* _EXERCISE PROMPT_
Transcribe only the lines of the listing below from the one holding "What build123d script" through the one holding "footboard_height = 457.0", inclusive, without any change.
━━━━━ DATA PROVIDED ━━━━━
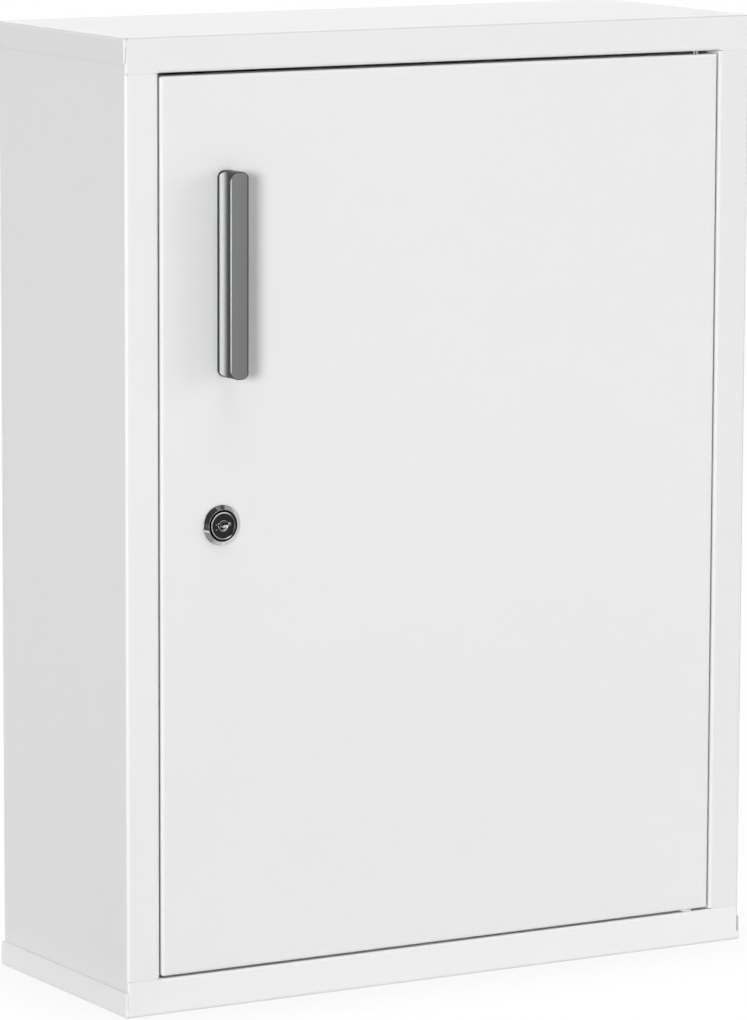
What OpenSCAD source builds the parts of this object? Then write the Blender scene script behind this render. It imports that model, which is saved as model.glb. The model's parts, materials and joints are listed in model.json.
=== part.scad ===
// Lockable steel medicine cabinet with one hinged door.
// X runs to the right, Y to the back and Z up. The origin is the centre of the base.

/* [Cabinet] */
// Outside width
cabinet_w = 450; // [400:5:600]
// Outside depth, from the front of the door to the wall
cabinet_d = 170; // [150:5:300]
// Outside height
cabinet_h = 600; // [570:10:900]
// Thickness of the steel sheet
sheet_t = 1; // [0.8:0.1:1.2]
// Outside radius of every fold
fold_r = 2; // [1.6:0.1:2.6]

/* [Cap and tray] */
// Height of the rail above the door
cap_rail_h = 22; // [18:0.5:32]
// Height of the rail below the door
tray_rail_h = 22.5; // [18:0.5:32]
// Depth of the lip folded back from each rail
rail_lip_d = 18; // [14:1:24]
// Height of the flanges on the sides and the back
flange_h = 16; // [12:1:17]
// Chamfer at the end of each side and back flange
flange_chamfer = 2; // [1:0.5:4]
// Rounding of the upright ends of the flanges
flange_end_r = 1; // [0.5:0.1:1.2]
// Width of the seam between two flanges, and between rail and stile
seam_w = 0.3; // [0.2:0.1:0.6]
// Diameter of the relief hole at each corner
relief_d = 1.6; // [1.4:0.2:2.4]
// Height of the weld that closes each front corner
corner_weld_h = 6; // [4:0.5:10]

/* [Side panels] */
// Width of the stile at each side of the door
stile_w = 22.5; // [18:0.5:40]
// Width of the stop behind the lock side of the door
stop_w = 11.5; // [10:0.5:16]
// Width of the flange that carries the back panel
back_flange_w = 15; // [10:1:25]

/* [Door] */
// Gap at each side of the door
side_gap = 1.4; // [1.2:0.1:2.5]
// Gap above the door
top_gap = 2.1; // [1:0.1:3]
// Gap below the door
bottom_gap = 1.2; // [1:0.1:3]
// Depth of the folded door
door_depth = 14; // [12:1:20]
// Width of the lips folded in behind the sides of the door
door_lip_w = 12; // [8:1:16]
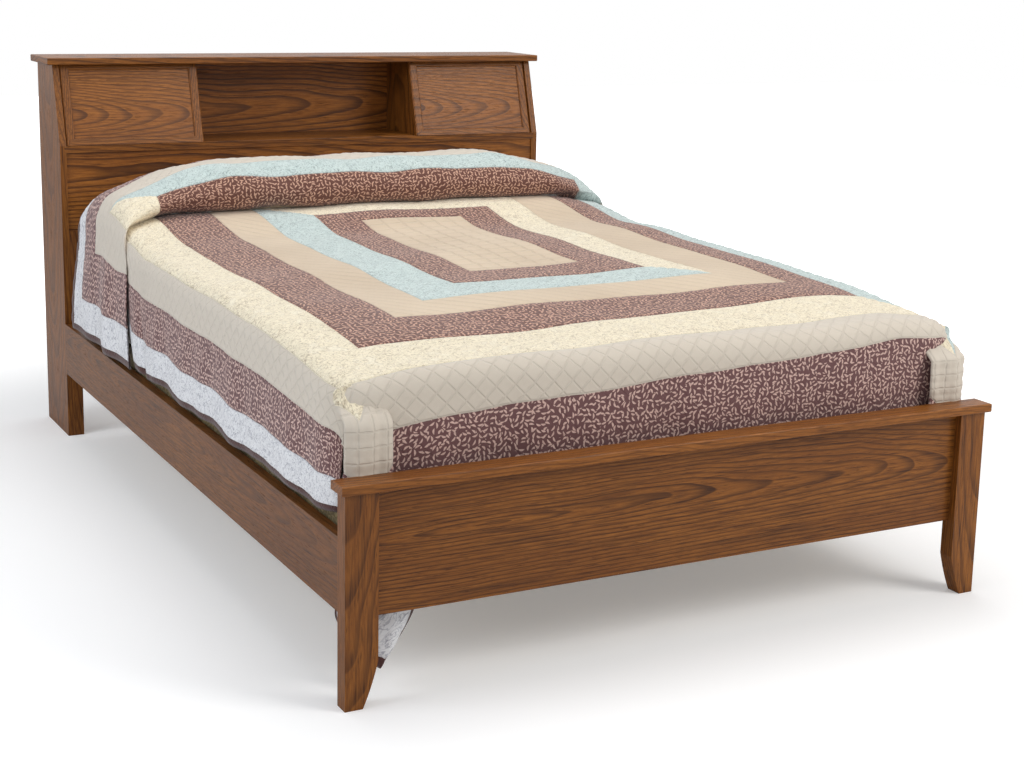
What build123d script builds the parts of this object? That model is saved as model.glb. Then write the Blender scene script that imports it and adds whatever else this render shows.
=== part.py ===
from build123d import *
import math
import os

# A queen-size bookcase storage bed in brown-stained oak, dressed with a box spring, mattress, pillows and quilt.
# Millimetres. X runs across the bed, Y from the foot to the head, Z up. The floor is Z = 0 and the origin is
# the middle of the whole bed's footprint.

# Driving dimensions: the bed as a whole. It is built round a standard queen mattress.
mattress_width = 1524.0
mattress_length = 2032.0
mattress_side_gap = 7.0  # from the mattress to each side rail
mattress_foot_gap = 50.0  # from the back of the foot legs to the mattress
mattress_head_gap = 64.0
headboard_depth = 254.0
headboard_height = 1130.0
footboard_height = 457.0

# Driving dimensions: boards
cap_thickness = 20.0
cap_edge_radius = 3.0
panel_board = 19.0  # end panels, apron, partitions and footboard panel
shelf_thickness = 20.0
back_board = 6.0
rail_board = 25.0
stile_width = 28.0
stile_top = 625.0
shelf_top = 876.0
front_slant = 69.0  # how far the front leans back from the shelf to the cap
apron_setback = 6.0
dado_depth = 6.0
head_cap_side = 19.0
head_cap_front = 26.0
head_cap_back = 6.0
bay_width = 711.0  # the open bay, between the partitions

# Driving dimensions: footboard
foot_leg_width = 70.0
foot_leg_depth = 38.0
foot_leg_toe = 38.0
foot_taper_height = 95.0
foot_taper_bow = 2.5
foot_panel_bottom = 180.0
foot_panel_setback = 19.0
foot_tenon = 10.0
foot_cap_side = 10.0
foot_cap_front = 10.0
foot_cap_back = 10.0

# Driving dimensions: side rails, slats and centre support
rail_bottom = 193.0
rail_height = 152.0
cleat_size = 22.0
cleat_above_rail_bottom = 2.0
cleat_end_gap = 55.0  # the cleats stop short of the posts
slat_width = 89.0
slat_thickness = 19.0
slat_count = 10
slat_side_gap = 3.0
slat_end_margin = 60.0
beam_width = 64.0
beam_height = 36.0
beam_end_gap = 0.3
hanger_plate = 3.0
hanger_lip = 40.0
support_post = 38.0
support_count = 2

# Driving dimensions: hook and slot brackets of the side rails
bracket_width = 14.0
bracket_height = 120.0
bracket_plate = 3.0
bracket_inset = 4.0  # from the outer face of the rail to the plate's edge
hook_height = 34.0
hook_thickness = 3.0
hook_reach = 12.0
hook_lip = 6.0
hook_spacing = 60.0
slot_clearance = 0.5
mortise_depth = 16.0

# Driving dimensions: sliding doors
door_thickness = 16.0
door_frame_width = 27.0
door_recess = 4.0  # front face behind the slanted edges of the end panels
door_side_gap = 2.0
door_lap = 0.0  # how far a closed door stands past the partition into the bay
door_surface_gap = 1.0
tongue_thickness = 6.5
bottom_tongue = 5.7
top_tongue = 5.0
bottom_groove = 6.0
top_groove = 12.0
groove_clearance = 0.5
cut_overrun = 1.0  # how far a groove's cutter stands past the board's face
partition_gap = 2.5
door_panel_thickness = 6.0
door_panel_groove = 8.0
door_panel_play = 0.3
door_edge_round = 5.0
door_bead = 4.0

# Driving dimensions: bedding
mattress_thickness = 280.0
mattress_corner = 70.0
mattress_edge = 20.0
box_spring_thickness = 152.0
box_spring_corner = 35.0
box_spring_edge = 8.0
soft_gap = 0.3
quilt_thickness = 8.0
quilt_hem = 372.0
fold_pitch = 130.0
top_fold_depth = 2.0
side_fold_depth = 7.0
foot_fold_depth = 5.0
roll_depth = 440.0
roll_height = 190.0
roll_radius = 88.0
corner_tail_width = 165.0
corner_tail_bottom = 55.0
pillow_gap = 12.0
pillow_seam_inset = 45.0
pillow_corner = 88.0

# Places worked out from the driving dimensions
bed_width = mattress_width + 2 * (mattress_side_gap + rail_board)  # over the end panels and the foot legs
half_width = bed_width / 2
bed_length = foot_leg_depth + mattress_foot_gap + mattress_length + mattress_head_gap  # up to the headboard legs
overall_length = foot_cap_front + bed_length + headboard_depth + head_cap_back
foot_front = -overall_length / 2 + foot_cap_front
foot_back = foot_front + foot_leg_depth
head_front = foot_front + bed_length
head_back = head_front + headboard_depth
cap_bottom = headboard_height - cap_thickness
foot_cap_bottom = footboard_height - cap_thickness
shelf_bottom = shelf_top - shelf_thickness
rail_top = rail_bottom + rail_height
inside_half = half_width - panel_board
slope_rise = cap_bottom - shelf_top
slope_angle = math.atan(front_slant / slope_rise)
slope_sin = math.sin(slope_angle)
slope_cos = math.cos(slope_angle)
back_panel_front = head_back - back_board
cleat_bottom = rail_bottom + cleat_above_rail_bottom
slat_bottom = cleat_bottom + cleat_size
slat_top = slat_bottom + slat_thickness
box_spring_top = slat_top + soft_gap + box_spring_thickness
mattress_bottom = box_spring_top + soft_gap
mattress_top = mattress_bottom + mattress_thickness
mattress_foot = foot_back + mattress_foot_gap
mattress_head = mattress_foot + mattress_length
lower_rail_front = head_front + apron_setback

os.makedirs("parts", exist_ok=True)
nodes = {}


def block(x0, x1, y0, y1, z0, z1):
    """A plain board between two opposite corners."""
    size = (abs(x1 - x0), abs(y1 - y0), abs(z1 - z0))
    centre = ((x0 + x1) / 2, (y0 + y1) / 2, (z0 + z1) / 2)
    return Pos(*centre) * Box(*size)


def side_profile(points, x0, x1):
    """A board cut to an outline in the plane across the bed, from x0 to x1. Points are (y, z)."""
    outline = Plane(origin=(x0, 0, 0), x_dir=(0, 1, 0), z_dir=(1, 0, 0)) * make_face(Polyline(*points, close=True))
    return extrude(outline, amount=x1 - x0, dir=(1, 0, 0))


def mirrored(shape):
    return mirror(shape, about=Plane.YZ)


def add(name, shape):
    nodes[name] = shape


def add_pair(name, left_shape):
    """The left piece and its mirror image on the right."""
    add(name + "_left", left_shape)
    add(name + "_right", mirrored(left_shape))


# Headboard


def slant_y(z, behind):
    """Y on a plane parallel to the slanted front, a distance behind it."""
    return head_front + (z - shelf_top) * math.tan(slope_angle) + behind / slope_cos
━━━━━
* _FINAL ANSWER_
What build123d script builds the parts of this object? That model is saved as model.glb. Then write the Blender scene script that imports it and adds whatever else this render shows.
=== part.py ===
from build123d import *
import math
import os

# A queen-size bookcase storage bed in brown-stained oak, dressed with a box spring, mattress, pillows and quilt.
# Millimetres. X runs across the bed, Y from the foot to the head, Z up. The floor is Z = 0 and the origin is
# the middle of the whole bed's footprint.

# Driving dimensions: the bed as a whole. It is built round a standard queen mattress.
mattress_width = 1524.0
mattress_length = 2032.0
mattress_side_gap = 7.0  # from the mattress to each side rail
mattress_foot_gap = 50.0  # from the back of the foot legs to the mattress
mattress_head_gap = 64.0
headboard_depth = 254.0
headboard_height = 1130.0
footboard_height = 457.0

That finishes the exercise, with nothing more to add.